_SET TASK:_ Return verbatim the inclusive range of lines running from the line that contains "low, high = Vector((1e9,)" to the line that contains "nozzle_wall = nozzle_radius - bore_radius". Omit every other line.

_CAD and scene scripts:_
begin

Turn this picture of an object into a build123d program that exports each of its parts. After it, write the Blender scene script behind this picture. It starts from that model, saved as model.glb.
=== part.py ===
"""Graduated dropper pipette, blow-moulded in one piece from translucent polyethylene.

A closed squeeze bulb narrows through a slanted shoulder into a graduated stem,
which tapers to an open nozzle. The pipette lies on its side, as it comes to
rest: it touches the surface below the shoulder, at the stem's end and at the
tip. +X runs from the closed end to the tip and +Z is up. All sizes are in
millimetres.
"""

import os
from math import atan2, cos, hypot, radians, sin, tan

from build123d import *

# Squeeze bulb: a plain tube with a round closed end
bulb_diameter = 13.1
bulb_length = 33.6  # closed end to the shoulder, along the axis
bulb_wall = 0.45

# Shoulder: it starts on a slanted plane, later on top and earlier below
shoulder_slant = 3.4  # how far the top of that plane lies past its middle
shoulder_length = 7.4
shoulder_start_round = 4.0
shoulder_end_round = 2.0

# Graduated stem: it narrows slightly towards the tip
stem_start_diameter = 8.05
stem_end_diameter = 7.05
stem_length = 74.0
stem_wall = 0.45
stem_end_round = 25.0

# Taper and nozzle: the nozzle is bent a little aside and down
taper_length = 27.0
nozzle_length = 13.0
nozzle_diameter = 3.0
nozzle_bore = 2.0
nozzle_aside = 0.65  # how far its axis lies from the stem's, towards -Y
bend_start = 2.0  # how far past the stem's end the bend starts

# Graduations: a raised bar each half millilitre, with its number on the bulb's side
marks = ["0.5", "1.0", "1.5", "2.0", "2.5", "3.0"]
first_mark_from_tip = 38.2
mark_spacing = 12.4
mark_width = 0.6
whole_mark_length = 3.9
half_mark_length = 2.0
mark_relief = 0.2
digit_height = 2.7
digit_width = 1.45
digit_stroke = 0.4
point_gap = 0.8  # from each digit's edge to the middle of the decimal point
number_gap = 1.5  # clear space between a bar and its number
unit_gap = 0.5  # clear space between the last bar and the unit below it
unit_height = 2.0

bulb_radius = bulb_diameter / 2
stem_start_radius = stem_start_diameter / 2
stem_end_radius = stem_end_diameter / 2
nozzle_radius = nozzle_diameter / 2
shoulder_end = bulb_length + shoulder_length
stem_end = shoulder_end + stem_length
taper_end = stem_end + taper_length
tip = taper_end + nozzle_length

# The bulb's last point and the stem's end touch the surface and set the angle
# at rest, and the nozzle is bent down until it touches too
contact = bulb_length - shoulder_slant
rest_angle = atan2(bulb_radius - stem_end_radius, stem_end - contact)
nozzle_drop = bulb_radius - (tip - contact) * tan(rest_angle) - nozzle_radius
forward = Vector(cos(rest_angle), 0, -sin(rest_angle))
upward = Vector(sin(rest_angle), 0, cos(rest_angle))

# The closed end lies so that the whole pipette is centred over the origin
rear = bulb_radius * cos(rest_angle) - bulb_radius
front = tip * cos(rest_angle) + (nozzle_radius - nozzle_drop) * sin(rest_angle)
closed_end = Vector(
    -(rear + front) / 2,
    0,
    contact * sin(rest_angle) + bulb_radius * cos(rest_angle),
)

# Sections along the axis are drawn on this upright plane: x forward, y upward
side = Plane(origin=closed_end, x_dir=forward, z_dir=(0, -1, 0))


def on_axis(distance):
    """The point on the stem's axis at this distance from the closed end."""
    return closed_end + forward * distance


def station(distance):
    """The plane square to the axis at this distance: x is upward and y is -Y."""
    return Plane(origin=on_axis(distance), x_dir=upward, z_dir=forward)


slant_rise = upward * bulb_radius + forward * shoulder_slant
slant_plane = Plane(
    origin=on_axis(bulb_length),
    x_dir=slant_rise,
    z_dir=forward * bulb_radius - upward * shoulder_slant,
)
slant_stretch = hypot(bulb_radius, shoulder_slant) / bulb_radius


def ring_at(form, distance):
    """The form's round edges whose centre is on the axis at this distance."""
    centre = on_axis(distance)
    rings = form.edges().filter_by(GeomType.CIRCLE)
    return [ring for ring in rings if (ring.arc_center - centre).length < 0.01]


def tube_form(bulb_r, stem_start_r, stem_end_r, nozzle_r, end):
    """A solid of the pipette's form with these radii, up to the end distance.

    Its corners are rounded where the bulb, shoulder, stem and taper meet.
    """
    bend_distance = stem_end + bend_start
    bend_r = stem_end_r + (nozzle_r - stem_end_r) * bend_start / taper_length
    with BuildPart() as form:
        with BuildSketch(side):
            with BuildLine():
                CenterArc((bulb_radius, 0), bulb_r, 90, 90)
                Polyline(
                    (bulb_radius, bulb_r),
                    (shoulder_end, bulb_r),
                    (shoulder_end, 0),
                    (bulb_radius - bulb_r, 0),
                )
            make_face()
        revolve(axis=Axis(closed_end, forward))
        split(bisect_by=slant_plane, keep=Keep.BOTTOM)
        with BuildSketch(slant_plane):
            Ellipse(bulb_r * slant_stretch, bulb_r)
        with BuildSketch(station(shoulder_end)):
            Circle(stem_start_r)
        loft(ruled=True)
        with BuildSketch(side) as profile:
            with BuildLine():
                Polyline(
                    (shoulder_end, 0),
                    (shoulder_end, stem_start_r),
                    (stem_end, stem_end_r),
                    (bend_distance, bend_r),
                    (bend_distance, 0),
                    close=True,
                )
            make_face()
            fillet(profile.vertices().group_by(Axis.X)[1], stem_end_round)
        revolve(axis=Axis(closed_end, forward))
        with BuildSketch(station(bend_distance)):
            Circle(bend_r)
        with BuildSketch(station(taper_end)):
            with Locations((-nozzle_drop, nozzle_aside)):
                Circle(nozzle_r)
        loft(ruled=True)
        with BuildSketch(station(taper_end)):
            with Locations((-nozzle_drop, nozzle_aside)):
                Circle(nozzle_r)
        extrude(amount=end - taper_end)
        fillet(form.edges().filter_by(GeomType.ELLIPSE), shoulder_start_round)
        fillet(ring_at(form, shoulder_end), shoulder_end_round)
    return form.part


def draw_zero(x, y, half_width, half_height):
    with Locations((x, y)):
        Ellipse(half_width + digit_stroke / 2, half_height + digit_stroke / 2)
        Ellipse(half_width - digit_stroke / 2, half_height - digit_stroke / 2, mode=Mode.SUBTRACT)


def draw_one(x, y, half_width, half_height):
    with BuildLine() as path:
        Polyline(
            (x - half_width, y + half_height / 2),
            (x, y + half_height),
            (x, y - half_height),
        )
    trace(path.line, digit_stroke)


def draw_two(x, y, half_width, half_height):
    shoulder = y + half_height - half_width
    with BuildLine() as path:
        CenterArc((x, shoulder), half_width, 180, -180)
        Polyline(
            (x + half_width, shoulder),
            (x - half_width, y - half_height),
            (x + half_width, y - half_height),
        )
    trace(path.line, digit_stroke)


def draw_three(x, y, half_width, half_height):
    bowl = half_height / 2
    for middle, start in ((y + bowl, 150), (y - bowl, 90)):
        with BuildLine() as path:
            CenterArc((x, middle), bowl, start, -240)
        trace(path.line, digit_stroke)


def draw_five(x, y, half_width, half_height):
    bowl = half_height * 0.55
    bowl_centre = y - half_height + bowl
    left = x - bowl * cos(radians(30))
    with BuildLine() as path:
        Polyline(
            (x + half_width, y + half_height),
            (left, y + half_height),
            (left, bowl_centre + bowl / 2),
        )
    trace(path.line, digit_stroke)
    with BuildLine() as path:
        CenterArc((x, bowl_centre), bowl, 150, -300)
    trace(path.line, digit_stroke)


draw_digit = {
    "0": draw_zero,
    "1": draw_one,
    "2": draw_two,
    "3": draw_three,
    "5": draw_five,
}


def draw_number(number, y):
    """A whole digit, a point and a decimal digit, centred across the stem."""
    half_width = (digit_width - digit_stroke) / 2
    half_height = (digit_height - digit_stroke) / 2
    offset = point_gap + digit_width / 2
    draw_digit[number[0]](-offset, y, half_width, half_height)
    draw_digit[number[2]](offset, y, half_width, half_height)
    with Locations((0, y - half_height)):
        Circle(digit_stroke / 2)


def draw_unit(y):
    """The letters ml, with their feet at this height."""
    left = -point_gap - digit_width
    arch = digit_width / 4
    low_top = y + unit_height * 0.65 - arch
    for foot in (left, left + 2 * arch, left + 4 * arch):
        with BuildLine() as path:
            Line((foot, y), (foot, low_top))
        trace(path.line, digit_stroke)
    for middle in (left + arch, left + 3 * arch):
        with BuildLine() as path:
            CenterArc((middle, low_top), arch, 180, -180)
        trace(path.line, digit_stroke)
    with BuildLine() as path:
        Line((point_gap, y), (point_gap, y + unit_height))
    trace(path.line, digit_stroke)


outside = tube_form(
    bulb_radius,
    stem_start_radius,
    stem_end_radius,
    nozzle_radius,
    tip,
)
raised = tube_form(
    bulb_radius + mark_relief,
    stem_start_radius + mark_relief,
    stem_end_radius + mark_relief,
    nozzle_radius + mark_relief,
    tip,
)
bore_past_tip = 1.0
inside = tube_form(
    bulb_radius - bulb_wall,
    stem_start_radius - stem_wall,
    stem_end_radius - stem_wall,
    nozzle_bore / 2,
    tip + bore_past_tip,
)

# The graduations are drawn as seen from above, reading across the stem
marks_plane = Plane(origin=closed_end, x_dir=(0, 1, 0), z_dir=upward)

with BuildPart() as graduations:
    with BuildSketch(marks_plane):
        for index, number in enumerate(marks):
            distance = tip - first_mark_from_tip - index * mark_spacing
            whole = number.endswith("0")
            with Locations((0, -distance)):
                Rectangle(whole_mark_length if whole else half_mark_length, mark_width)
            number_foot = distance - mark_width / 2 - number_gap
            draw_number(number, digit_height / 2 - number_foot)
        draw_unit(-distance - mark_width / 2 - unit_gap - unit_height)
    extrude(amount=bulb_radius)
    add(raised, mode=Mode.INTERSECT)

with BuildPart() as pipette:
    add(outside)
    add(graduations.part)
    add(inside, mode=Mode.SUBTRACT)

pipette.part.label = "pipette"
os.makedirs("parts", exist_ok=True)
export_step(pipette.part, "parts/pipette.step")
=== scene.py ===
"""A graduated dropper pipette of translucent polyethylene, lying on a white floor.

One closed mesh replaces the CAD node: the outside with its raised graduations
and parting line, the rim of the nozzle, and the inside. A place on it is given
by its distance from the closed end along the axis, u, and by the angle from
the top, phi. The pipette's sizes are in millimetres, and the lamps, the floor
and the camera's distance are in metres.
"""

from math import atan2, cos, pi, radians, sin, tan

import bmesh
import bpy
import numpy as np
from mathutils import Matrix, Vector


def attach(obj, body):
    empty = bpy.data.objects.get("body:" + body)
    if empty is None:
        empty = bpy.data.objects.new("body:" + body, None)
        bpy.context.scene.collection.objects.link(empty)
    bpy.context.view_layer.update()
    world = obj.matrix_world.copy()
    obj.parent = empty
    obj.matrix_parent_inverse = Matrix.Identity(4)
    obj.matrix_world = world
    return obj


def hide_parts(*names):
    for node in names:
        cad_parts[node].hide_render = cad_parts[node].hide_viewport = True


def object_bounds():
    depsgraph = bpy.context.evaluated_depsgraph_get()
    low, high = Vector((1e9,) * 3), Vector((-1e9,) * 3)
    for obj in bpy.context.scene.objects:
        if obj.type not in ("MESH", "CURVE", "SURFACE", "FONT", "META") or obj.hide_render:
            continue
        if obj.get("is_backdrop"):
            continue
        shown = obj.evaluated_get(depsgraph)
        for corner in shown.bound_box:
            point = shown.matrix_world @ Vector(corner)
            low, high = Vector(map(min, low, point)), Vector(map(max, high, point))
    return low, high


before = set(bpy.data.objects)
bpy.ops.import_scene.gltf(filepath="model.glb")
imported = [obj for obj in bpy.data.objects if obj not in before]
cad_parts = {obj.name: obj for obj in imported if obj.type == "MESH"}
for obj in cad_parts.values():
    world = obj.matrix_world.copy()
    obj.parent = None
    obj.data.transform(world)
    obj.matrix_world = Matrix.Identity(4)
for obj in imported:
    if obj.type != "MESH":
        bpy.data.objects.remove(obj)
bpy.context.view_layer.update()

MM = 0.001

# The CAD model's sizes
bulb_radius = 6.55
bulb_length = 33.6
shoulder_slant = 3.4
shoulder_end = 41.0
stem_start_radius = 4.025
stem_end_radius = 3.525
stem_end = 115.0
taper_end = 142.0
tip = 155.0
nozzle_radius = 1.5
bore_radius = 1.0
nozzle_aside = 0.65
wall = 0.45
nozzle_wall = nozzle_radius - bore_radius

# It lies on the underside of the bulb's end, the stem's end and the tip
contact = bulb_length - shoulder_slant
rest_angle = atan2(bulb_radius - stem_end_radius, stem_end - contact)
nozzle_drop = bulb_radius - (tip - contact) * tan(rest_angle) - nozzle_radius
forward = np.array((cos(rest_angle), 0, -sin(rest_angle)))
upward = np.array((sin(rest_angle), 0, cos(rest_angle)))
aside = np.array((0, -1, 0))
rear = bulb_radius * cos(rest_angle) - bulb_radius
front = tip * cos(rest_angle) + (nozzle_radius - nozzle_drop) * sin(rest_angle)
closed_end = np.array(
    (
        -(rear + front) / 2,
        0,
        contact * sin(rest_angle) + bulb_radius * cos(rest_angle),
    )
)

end
begin

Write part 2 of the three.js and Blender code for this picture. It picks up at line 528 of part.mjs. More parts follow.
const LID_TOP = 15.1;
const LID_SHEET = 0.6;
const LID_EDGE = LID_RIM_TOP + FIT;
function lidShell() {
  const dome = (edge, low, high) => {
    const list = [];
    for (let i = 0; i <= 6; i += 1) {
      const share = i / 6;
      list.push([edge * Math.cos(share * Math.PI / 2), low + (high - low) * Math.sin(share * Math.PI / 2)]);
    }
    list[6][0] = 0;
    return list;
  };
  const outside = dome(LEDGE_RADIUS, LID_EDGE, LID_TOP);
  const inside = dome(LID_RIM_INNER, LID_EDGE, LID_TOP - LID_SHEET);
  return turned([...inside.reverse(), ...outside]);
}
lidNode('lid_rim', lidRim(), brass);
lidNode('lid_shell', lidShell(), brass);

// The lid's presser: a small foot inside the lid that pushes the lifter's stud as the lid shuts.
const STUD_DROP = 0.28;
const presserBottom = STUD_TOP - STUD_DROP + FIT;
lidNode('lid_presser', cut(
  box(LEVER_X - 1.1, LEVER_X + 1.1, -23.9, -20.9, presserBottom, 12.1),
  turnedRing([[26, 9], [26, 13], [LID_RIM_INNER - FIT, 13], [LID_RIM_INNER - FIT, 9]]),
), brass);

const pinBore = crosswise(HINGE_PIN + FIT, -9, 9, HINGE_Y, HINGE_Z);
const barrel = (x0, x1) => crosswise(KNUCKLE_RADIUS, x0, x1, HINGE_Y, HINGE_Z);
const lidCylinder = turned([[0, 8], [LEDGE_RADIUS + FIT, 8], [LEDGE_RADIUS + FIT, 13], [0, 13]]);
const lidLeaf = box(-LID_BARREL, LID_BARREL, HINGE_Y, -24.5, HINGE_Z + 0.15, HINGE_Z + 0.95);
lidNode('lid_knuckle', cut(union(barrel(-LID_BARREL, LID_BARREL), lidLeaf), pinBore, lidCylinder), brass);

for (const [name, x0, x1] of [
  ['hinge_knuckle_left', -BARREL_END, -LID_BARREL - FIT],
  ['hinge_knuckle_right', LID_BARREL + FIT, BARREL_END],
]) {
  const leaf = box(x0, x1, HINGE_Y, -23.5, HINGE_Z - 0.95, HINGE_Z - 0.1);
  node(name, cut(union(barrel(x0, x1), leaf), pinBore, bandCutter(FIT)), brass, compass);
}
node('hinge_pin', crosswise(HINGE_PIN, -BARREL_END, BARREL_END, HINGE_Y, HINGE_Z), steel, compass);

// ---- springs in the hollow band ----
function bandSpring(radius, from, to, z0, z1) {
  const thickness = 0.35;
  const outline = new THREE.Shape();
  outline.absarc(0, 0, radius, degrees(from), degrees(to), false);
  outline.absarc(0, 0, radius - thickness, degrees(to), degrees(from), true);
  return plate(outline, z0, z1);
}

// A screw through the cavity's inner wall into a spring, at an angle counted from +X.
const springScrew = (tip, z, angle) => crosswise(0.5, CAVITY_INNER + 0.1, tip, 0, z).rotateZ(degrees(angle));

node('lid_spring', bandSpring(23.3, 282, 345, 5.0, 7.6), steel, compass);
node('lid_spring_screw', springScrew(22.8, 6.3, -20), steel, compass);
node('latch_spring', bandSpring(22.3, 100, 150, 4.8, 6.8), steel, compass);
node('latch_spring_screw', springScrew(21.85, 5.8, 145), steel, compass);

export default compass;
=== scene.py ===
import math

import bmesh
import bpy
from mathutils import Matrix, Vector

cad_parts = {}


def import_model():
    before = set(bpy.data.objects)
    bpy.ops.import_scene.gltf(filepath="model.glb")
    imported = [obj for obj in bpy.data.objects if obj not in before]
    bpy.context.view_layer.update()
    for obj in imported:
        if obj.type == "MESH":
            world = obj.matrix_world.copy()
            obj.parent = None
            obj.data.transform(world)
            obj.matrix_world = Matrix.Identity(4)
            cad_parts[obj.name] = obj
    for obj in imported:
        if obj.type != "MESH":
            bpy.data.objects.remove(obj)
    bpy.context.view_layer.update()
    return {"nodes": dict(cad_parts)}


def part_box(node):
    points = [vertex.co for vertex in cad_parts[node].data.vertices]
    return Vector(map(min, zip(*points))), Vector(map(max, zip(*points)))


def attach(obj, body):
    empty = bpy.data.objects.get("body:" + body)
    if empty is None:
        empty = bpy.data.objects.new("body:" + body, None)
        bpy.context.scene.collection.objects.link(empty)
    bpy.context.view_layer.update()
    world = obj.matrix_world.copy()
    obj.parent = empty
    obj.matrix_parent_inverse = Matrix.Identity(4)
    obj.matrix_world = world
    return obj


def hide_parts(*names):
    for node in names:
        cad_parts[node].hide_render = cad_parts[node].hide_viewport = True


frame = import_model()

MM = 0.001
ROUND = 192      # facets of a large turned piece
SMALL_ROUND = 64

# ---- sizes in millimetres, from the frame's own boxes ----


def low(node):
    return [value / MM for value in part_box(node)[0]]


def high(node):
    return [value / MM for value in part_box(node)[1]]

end

_REPLY:_
    low, high = Vector((1e9,) * 3), Vector((-1e9,) * 3)
    for obj in bpy.context.scene.objects:
        if obj.type not in ("MESH", "CURVE", "SURFACE", "FONT", "META") or obj.hide_render:
            continue
        if obj.get("is_backdrop"):
            continue
        shown = obj.evaluated_get(depsgraph)
        for corner in shown.bound_box:
            point = shown.matrix_world @ Vector(corner)
            low, high = Vector(map(min, low, point)), Vector(map(max, high, point))
    return low, high


before = set(bpy.data.objects)
bpy.ops.import_scene.gltf(filepath="model.glb")
imported = [obj for obj in bpy.data.objects if obj not in before]
cad_parts = {obj.name: obj for obj in imported if obj.type == "MESH"}
for obj in cad_parts.values():
    world = obj.matrix_world.copy()
    obj.parent = None
    obj.data.transform(world)
    obj.matrix_world = Matrix.Identity(4)
for obj in imported:
    if obj.type != "MESH":
        bpy.data.objects.remove(obj)
bpy.context.view_layer.update()

MM = 0.001

# The CAD model's sizes
bulb_radius = 6.55
bulb_length = 33.6
shoulder_slant = 3.4
shoulder_end = 41.0
stem_start_radius = 4.025
stem_end_radius = 3.525
stem_end = 115.0
taper_end = 142.0
tip = 155.0
nozzle_radius = 1.5
bore_radius = 1.0
nozzle_aside = 0.65
wall = 0.45
nozzle_wall = nozzle_radius - bore_radius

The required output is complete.